>> Start Collected material
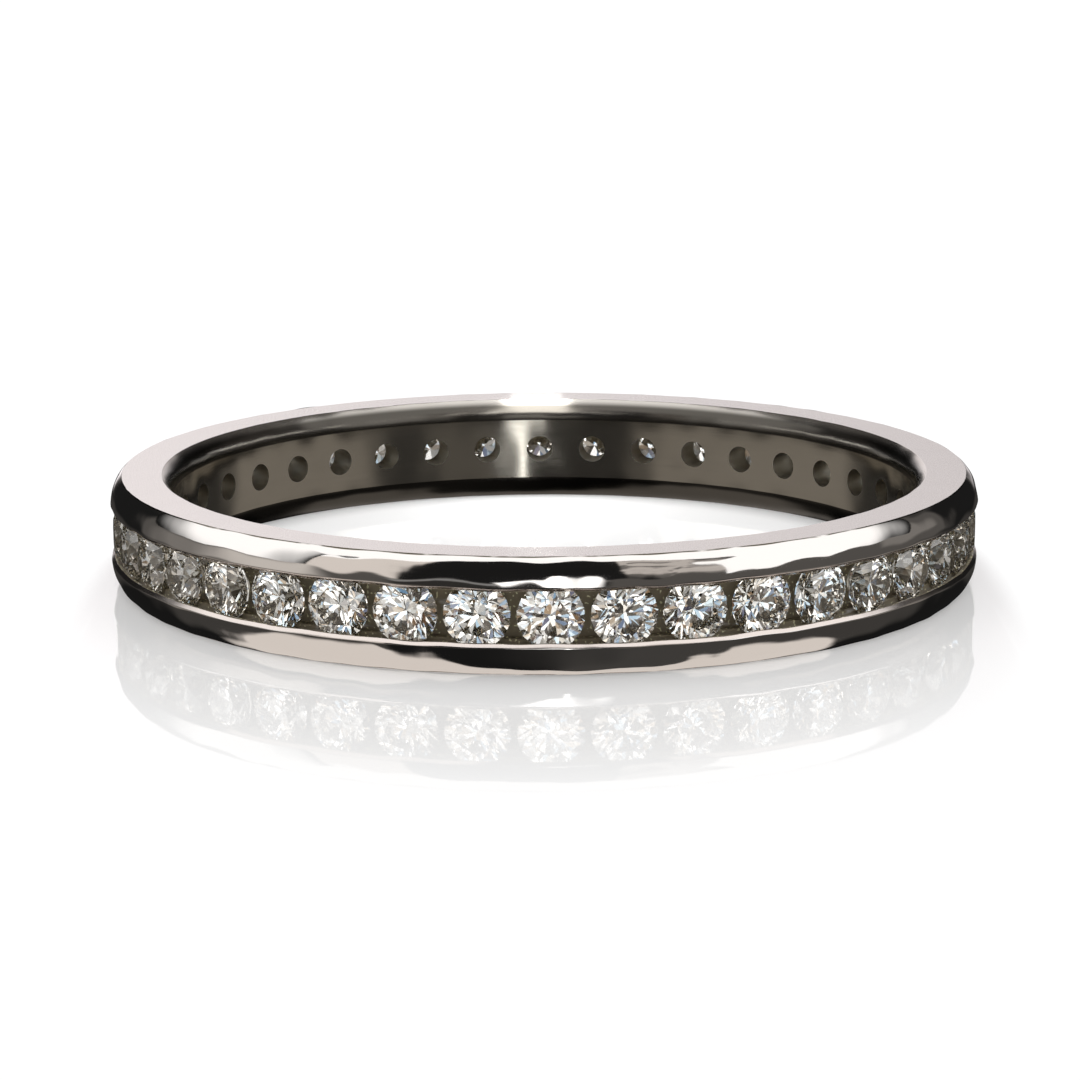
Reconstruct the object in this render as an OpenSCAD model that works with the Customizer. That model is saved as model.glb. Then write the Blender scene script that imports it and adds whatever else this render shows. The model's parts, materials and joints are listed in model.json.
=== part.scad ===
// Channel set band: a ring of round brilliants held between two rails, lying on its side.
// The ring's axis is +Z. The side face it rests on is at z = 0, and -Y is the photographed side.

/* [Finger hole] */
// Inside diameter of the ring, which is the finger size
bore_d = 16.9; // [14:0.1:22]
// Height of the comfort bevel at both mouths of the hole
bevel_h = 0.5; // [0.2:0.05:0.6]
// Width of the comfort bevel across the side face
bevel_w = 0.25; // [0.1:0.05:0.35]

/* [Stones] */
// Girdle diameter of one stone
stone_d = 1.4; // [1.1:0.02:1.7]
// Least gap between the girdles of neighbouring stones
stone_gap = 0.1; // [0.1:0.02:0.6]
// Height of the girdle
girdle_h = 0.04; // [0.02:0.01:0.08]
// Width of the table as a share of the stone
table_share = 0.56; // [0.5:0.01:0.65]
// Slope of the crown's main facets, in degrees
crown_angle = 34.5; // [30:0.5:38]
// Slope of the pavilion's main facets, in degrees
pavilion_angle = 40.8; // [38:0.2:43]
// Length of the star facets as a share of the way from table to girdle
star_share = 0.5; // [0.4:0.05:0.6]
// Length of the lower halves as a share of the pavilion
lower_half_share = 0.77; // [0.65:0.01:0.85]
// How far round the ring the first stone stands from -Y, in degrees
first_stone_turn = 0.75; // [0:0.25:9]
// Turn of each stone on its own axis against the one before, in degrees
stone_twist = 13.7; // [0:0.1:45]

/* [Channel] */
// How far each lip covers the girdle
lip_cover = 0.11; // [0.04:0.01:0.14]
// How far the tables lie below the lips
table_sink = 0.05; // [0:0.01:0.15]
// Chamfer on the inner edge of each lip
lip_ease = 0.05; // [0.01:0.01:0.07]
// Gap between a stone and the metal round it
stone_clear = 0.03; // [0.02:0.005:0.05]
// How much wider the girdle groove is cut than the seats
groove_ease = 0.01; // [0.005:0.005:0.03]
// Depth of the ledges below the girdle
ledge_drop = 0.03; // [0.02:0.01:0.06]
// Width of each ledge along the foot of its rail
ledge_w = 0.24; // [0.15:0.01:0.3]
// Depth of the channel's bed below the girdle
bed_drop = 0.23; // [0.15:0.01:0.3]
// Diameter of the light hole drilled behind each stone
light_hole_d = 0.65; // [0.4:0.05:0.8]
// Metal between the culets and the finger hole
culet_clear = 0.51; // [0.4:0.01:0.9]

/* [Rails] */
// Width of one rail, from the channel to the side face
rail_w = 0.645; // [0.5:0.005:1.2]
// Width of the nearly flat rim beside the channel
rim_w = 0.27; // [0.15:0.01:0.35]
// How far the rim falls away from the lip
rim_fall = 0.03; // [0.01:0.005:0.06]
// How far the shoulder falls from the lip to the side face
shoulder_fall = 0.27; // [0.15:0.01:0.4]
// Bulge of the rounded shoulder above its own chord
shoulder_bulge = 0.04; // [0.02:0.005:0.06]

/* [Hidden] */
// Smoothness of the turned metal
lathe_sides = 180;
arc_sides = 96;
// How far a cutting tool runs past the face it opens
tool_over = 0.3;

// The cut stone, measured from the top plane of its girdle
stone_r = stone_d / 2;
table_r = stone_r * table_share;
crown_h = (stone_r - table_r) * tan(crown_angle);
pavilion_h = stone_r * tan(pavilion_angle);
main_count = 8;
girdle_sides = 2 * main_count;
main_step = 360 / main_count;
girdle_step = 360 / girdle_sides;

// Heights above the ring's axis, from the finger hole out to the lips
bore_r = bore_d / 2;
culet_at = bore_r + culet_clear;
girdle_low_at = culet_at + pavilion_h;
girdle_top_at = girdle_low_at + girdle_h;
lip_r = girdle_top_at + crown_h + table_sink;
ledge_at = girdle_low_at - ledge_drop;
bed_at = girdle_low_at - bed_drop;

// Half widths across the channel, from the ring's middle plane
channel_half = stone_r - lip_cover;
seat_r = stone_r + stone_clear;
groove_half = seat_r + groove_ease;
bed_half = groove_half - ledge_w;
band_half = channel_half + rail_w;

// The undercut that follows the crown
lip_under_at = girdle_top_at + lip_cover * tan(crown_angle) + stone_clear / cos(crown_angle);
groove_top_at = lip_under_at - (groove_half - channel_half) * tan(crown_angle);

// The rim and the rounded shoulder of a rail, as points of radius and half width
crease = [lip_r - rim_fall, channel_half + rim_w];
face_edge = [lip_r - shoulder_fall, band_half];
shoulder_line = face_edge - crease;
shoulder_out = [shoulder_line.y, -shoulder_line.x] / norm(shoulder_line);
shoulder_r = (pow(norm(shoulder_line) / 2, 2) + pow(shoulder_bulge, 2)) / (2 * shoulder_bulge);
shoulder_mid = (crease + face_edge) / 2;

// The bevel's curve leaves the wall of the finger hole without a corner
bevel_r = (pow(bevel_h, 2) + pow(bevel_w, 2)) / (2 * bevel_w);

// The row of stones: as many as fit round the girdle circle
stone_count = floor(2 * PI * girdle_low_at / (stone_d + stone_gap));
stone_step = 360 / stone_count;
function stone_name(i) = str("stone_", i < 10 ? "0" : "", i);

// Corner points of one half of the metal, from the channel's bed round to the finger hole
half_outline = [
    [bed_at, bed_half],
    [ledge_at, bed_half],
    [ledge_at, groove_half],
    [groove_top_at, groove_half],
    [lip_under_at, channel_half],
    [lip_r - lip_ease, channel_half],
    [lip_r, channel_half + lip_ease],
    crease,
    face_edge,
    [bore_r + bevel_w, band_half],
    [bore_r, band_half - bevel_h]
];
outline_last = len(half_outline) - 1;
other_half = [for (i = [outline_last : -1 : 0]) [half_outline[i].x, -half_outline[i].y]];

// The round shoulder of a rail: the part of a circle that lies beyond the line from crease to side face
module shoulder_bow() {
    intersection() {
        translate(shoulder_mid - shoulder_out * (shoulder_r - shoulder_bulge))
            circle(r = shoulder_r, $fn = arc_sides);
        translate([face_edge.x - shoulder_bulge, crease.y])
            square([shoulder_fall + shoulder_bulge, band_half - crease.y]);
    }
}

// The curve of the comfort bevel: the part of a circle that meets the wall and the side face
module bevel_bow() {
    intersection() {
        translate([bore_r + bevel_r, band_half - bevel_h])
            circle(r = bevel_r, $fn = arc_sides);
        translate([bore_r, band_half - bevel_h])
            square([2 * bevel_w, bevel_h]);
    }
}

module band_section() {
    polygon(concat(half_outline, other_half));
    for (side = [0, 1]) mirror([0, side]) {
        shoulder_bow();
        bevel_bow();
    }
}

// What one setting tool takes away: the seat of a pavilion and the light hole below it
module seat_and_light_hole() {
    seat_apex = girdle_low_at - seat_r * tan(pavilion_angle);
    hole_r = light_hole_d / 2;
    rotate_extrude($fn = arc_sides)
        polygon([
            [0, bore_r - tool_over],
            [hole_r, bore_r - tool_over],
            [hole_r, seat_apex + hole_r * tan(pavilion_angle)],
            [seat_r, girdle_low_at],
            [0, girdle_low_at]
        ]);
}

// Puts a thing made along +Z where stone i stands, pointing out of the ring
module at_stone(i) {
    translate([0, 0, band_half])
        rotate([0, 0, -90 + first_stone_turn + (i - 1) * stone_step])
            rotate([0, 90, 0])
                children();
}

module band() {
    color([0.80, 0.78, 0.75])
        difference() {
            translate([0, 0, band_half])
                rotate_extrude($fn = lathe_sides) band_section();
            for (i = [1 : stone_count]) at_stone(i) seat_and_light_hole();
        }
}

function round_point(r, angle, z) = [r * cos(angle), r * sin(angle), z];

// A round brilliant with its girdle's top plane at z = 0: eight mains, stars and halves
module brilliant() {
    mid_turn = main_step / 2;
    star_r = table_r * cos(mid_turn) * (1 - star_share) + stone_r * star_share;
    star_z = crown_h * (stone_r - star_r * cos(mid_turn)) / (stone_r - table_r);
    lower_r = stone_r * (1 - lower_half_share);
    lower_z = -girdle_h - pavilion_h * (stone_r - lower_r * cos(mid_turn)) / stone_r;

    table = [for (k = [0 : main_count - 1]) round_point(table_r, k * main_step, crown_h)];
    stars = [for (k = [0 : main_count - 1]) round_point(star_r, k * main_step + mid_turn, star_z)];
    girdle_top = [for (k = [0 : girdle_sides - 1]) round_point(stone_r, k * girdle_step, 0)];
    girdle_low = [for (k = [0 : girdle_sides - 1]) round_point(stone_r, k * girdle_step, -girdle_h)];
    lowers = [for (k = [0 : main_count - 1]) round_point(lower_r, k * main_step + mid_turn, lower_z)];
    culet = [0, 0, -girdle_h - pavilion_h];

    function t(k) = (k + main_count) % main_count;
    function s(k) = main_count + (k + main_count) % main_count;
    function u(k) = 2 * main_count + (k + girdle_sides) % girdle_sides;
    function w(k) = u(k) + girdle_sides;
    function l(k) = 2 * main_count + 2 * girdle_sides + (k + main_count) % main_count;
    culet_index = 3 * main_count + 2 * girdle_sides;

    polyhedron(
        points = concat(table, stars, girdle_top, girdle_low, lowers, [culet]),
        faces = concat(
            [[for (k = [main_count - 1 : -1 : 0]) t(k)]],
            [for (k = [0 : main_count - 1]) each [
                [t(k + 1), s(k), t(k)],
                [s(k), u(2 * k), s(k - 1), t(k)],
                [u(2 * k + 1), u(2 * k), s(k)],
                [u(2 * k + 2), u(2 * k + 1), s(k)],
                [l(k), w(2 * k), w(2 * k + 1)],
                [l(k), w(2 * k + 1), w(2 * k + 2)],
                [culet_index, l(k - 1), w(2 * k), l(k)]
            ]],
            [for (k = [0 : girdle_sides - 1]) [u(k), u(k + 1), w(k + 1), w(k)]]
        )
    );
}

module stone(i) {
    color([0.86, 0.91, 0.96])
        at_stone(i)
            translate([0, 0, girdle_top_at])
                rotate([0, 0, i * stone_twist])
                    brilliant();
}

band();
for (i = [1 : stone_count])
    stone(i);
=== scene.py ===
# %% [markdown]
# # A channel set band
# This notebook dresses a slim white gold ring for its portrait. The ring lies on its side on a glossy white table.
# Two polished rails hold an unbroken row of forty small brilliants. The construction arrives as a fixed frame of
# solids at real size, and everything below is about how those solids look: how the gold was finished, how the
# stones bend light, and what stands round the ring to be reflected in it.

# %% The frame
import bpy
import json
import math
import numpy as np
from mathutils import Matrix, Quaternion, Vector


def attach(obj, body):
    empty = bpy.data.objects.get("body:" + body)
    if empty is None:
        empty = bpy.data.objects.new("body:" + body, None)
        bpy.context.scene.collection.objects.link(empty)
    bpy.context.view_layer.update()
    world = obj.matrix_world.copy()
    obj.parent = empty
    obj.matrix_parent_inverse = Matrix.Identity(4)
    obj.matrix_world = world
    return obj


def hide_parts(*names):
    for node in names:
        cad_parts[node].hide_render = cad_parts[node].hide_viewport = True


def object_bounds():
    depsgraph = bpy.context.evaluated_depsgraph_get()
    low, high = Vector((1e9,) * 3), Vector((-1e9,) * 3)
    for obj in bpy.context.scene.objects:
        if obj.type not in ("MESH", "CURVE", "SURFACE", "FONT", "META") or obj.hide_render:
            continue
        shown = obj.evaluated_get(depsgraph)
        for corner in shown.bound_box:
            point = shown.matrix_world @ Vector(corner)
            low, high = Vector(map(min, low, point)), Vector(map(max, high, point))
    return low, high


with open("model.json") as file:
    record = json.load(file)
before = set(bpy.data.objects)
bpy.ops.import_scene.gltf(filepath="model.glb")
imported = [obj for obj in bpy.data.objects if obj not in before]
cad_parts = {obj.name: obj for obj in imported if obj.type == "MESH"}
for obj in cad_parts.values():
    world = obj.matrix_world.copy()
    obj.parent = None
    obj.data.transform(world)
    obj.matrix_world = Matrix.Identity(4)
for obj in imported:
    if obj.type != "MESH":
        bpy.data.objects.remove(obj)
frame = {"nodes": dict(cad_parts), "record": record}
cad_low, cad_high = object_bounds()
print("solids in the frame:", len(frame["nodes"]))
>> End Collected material
== What needs to be done ==
The lines to collect are those holding the string "depsgraph"; copy them all.

== Answer ==
    depsgraph = bpy.context.evaluated_depsgraph_get()
        shown = obj.evaluated_get(depsgraph)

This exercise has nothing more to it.